あの子がいたから、今の私がいる。仰々しいけれど、これは本当のこと。
もしもあの子がいなかったら、今も家から出るなんて考えられなくて、毎日泣いていたはず。でも、私には、家族の雑種犬のトムがいた。少しだけ、あの子の、トムの話をしようと思う。
学校に行きたくないと泣いていた私。トムが私の心を温めてくれた
朝になると、私は庭の隅っこで学校に行きたくないといつも泣いていた。そんな時トムは、何食わぬ顔をして、ふわふわなお尻をぴたりとくっつけて座ってくれる。
たったそれだけ。だけど、私はこの温かさを知らない人生でなくて、良かったと心底思う。たくさんの言葉よりもたった1つのその行動が、私の心を何よりも温めてくれたのだから。
私が引きこもってしまった時には、よく母が部屋にトムを連れて来ていた。
なぜなら、トムは私の部屋で暴れまわって、満足したら出て行く。そうして私がその後ろを追いかけて部屋を出てくるから。

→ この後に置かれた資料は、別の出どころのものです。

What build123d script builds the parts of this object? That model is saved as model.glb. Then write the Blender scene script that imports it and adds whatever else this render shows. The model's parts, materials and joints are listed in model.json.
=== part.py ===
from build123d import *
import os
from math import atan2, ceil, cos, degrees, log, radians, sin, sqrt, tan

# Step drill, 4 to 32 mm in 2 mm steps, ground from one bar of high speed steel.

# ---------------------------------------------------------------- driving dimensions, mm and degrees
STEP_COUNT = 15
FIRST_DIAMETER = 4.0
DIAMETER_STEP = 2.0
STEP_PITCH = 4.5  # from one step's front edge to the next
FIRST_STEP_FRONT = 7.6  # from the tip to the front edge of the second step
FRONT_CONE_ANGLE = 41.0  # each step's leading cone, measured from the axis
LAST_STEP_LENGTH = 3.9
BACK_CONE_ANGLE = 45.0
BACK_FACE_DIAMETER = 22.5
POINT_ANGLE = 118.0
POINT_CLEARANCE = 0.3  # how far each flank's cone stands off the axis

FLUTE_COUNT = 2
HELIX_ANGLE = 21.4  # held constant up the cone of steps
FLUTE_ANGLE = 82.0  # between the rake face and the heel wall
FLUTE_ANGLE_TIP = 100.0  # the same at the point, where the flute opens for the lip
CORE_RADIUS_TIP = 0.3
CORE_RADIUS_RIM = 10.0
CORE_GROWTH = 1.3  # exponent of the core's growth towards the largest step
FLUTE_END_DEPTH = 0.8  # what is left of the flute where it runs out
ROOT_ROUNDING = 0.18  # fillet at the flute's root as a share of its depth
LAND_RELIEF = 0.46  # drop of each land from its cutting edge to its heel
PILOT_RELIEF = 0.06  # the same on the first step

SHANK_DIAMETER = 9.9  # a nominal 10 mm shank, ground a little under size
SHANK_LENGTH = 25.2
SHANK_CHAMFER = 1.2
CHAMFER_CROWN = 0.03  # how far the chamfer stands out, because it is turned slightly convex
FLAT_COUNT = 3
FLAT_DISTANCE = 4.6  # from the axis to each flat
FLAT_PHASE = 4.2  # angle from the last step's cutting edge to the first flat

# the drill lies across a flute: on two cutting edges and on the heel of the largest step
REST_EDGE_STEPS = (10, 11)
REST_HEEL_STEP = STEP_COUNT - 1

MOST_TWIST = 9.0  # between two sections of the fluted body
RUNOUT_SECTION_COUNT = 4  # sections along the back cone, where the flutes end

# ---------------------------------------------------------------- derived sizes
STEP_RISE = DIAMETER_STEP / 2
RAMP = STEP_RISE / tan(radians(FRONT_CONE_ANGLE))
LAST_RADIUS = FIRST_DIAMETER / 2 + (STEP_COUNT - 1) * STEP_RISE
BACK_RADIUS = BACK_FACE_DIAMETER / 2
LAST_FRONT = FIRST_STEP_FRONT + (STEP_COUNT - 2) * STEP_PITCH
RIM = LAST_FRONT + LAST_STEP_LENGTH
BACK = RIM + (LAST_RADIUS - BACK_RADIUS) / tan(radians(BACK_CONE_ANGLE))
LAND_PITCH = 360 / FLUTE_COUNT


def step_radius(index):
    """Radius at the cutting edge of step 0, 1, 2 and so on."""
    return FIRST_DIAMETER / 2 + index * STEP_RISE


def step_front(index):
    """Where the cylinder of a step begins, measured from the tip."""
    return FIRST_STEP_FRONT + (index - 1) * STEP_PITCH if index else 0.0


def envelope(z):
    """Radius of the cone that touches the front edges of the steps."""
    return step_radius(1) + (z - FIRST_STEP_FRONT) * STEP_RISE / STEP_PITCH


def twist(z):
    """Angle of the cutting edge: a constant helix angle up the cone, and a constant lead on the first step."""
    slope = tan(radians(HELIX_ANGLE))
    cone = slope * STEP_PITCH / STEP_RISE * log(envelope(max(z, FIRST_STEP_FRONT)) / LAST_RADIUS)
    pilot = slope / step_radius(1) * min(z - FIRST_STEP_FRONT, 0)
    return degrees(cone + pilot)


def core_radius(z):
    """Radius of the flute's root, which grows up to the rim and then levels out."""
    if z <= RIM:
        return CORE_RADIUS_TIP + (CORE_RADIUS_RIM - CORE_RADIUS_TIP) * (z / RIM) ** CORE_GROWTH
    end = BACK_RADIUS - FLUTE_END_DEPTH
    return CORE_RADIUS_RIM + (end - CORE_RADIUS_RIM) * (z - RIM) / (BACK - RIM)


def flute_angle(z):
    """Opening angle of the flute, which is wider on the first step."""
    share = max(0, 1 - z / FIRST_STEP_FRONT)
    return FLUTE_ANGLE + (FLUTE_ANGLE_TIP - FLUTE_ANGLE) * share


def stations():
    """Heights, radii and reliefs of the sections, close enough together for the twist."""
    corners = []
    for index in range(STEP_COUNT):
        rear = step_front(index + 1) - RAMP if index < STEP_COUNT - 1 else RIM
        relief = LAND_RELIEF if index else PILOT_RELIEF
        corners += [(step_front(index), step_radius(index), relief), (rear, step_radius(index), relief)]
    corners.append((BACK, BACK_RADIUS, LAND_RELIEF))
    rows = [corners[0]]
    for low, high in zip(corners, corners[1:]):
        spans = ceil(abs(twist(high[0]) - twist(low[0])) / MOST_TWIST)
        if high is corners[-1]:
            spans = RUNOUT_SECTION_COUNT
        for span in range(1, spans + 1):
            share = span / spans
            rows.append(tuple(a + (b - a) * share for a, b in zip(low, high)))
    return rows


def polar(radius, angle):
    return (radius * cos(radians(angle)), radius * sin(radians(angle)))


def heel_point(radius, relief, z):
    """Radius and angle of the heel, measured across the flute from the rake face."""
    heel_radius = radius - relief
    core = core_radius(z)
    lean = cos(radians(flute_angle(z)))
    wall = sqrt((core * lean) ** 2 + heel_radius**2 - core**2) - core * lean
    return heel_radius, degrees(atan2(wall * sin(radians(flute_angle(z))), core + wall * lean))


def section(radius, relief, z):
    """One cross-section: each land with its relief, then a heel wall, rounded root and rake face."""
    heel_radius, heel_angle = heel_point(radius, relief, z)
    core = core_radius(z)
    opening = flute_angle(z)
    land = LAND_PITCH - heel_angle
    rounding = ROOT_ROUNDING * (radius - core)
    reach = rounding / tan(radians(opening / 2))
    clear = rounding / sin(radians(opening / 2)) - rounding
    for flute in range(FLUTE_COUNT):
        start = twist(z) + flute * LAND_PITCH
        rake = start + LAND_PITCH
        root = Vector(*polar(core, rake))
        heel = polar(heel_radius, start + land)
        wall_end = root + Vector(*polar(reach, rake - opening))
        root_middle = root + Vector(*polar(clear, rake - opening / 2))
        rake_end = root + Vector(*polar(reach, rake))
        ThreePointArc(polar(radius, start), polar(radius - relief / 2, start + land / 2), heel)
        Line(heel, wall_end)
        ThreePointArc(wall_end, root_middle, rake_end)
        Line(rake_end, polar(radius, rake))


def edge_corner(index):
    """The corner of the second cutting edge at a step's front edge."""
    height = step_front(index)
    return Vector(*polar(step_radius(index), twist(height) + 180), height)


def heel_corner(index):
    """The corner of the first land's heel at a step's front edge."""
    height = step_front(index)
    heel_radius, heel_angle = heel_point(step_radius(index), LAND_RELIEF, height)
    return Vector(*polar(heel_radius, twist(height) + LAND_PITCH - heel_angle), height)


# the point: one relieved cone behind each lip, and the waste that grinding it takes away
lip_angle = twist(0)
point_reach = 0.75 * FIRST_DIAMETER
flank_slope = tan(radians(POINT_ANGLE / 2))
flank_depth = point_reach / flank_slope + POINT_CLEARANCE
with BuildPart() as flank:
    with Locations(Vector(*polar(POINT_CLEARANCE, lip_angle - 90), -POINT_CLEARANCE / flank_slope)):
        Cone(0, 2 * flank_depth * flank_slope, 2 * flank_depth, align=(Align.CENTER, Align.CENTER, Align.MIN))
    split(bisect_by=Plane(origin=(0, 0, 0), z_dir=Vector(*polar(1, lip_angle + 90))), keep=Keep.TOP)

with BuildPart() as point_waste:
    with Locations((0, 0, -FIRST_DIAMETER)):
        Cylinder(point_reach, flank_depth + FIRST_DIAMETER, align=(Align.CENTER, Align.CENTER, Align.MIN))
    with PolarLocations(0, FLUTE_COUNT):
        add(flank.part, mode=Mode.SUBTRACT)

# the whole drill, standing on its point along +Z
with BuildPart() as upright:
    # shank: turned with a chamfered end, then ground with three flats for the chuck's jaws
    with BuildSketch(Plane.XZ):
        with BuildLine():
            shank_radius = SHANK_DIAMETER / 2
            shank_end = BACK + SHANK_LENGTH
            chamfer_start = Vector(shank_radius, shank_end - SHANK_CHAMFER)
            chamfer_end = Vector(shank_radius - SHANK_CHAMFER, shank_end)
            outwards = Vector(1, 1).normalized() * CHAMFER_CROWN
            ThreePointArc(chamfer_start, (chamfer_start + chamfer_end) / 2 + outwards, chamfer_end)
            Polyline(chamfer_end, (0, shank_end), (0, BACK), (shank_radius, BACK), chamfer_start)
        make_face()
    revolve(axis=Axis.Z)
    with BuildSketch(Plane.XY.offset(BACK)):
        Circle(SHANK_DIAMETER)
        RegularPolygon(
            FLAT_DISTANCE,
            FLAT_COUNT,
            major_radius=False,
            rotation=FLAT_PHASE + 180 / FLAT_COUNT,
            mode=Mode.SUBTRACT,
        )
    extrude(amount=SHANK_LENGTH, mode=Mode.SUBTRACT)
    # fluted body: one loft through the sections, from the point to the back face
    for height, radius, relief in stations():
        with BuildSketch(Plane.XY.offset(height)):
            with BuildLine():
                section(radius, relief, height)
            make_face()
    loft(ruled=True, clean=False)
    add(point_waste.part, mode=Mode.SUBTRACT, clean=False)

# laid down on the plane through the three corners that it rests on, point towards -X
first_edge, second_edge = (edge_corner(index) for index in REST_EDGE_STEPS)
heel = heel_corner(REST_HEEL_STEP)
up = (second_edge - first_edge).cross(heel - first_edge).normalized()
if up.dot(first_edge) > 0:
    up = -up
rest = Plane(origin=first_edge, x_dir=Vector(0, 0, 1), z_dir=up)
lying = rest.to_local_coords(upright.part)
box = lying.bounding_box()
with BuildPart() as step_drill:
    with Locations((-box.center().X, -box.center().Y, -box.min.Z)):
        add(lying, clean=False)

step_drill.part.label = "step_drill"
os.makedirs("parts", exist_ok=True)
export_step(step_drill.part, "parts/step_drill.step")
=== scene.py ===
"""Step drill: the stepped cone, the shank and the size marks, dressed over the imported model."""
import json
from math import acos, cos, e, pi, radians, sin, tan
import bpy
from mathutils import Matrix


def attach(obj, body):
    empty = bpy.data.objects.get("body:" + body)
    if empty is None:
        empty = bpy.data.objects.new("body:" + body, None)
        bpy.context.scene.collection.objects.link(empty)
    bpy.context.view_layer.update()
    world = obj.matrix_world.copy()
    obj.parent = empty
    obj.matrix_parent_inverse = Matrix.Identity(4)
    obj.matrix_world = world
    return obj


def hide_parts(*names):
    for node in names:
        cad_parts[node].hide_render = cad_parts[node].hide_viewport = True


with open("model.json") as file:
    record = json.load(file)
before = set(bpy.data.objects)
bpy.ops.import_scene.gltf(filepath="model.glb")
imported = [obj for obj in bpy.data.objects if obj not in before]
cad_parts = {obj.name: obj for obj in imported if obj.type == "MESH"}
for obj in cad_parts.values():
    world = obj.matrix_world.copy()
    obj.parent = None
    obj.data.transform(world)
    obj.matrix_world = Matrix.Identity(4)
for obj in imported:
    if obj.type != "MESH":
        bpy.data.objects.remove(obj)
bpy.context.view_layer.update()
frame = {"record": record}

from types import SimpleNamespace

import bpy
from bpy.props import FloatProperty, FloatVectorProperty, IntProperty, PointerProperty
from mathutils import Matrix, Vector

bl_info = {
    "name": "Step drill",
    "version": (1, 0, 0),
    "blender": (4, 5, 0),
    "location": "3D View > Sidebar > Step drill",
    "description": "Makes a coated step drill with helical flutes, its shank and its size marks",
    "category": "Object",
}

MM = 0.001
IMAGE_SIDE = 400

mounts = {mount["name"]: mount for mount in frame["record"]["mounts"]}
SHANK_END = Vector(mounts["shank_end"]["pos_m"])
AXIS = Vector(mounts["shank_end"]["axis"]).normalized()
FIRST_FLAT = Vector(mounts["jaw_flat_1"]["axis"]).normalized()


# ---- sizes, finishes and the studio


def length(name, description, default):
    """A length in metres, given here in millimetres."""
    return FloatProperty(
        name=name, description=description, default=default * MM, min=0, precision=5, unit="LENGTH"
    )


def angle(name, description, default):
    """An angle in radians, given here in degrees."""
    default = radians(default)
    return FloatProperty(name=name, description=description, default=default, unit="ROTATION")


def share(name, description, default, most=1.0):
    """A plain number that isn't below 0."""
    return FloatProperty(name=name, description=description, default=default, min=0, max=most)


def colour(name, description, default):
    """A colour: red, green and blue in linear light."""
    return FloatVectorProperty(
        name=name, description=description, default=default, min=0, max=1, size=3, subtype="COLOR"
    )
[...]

もともと外犬だったので、トムからしてみれば、家の中に入れることが楽しかっただけで、私が心配なんていう素敵なお話は全くないと思う。だけど、そのお迎えのようなものは、いとも簡単に私を外へ連れ出していた。
トムとの思い出は、語りきれなくて、ふっと記憶を探ると、あれもこれもと花が咲いてしまう。ごく普通の日常も一緒だったから、全部特別になった。
引きこもりの私。トムがいたから外に出て、広い場所へ目を向けられた
そのうち、そんな日々を残すために、以前から興味があったカメラを始めてみた。その頃には、部屋に引きこもる時間も少なくなり、外に出て人と会話できるようになっていた。カメラを始めてからは、トムを世界で一番撮影した。それが楽しくて、その後の自分の方向を決めるきっかけにもなった。

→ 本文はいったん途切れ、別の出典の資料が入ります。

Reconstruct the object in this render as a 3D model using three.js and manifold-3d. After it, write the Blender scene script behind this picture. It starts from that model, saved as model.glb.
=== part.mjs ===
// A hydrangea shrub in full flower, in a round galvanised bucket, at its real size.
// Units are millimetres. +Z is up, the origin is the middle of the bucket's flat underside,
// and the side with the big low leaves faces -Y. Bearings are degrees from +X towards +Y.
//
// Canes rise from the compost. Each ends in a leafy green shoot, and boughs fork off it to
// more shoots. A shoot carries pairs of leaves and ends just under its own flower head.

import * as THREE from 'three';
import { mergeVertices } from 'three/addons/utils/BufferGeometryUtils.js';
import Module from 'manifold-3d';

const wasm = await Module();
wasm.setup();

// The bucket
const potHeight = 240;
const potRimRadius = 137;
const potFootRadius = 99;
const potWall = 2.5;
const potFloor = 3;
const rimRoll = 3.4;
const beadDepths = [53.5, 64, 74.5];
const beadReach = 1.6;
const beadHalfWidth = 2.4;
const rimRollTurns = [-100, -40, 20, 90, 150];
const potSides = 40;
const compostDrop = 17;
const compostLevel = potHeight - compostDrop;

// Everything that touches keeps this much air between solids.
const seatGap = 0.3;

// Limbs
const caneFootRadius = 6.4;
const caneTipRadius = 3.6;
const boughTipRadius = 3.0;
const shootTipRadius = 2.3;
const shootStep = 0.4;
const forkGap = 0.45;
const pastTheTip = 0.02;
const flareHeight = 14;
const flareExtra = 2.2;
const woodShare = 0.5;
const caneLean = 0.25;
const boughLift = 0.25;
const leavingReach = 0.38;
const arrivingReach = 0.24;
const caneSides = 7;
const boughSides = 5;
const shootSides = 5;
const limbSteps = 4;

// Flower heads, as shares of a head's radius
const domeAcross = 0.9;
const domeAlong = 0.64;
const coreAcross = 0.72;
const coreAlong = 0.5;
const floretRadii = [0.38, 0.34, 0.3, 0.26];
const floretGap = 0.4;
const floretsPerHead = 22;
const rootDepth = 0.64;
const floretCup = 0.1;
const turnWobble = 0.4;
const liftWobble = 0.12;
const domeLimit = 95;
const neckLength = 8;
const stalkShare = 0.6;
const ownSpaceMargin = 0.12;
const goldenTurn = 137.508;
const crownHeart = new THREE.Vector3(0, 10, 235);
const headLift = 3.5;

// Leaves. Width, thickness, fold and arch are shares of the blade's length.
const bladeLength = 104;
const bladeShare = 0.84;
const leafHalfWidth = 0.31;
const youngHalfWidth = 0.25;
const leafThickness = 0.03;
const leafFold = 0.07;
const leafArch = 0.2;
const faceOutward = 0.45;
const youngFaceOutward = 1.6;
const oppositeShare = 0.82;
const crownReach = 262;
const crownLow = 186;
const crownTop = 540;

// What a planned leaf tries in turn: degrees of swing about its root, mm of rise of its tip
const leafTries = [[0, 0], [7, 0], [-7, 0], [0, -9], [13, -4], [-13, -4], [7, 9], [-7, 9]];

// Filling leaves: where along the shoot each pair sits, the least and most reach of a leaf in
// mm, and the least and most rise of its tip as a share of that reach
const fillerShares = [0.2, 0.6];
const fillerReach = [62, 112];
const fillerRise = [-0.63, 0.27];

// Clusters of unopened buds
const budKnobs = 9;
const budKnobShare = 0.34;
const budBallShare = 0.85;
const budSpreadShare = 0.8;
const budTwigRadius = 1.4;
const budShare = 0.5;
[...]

だから、高校卒業後にカメラを学ぶために家を出ると決めた時は、トムと離れ離れになることが本当に心細かった。今思い返してみても、引きこもりの私なりによく決心したなぁと感心する。
当時は、周りの人に引きこもりはすぐ出戻ってくる等と笑われていたけれど、8年後の今もしっかり出戻っていない。トムがいたから、外に出て、人と会い、写真を始め、もっと広い場所へ目を向けられたのだ。
その後も時々実家に帰っては、一緒に遊んだ。むしろ、トムに会うために飛行機に乗り、おやつをたくさん抱えて、帰っていた。刻々といろいろなものが変わっていっても、変わらない天真爛漫な姿には、会う度に元気付けられた。
何度泣いてもきっと進み続ける。いっぱいありがとうと大好きを込めて
それなのに、犬の人生は人の何倍も早く、あっという間に過ぎていってしまった。大切なものを失うことがこんなに悲しいなんて、想像なんかできなかった。悲しくて、寂しくて、辛くて、この先を生きていけるか分からなくなるくらいに泣きじゃくった。
ただ、このまま押し潰されたら、トムのせいになってしまうような気がしたから。どれだけ耐え難くても進んで行かなければ、と自分に言い続けた。繰り返し、繰り返し。
今も思い出すのは、トムがくれた愛情や温もり、外に出る勇気、好きなものに触れるきっかけ、孤独知らずの日々、楽しい思い出たち。それは、長い時間とともに私の一部になり、今も深い支えになっている。
だから、この先もう会えない現実に締め付けられる時がきても、トムにもらったものたちを思い出して、何度泣いてもきっと進み続けるから。
いつかずっと後、私が会いにいったら、もう一度ふかふかな体を抱きしめさせて。いっぱいありがとうと大好きの気持ちを込めて。
トムがいたから、今の私がいる。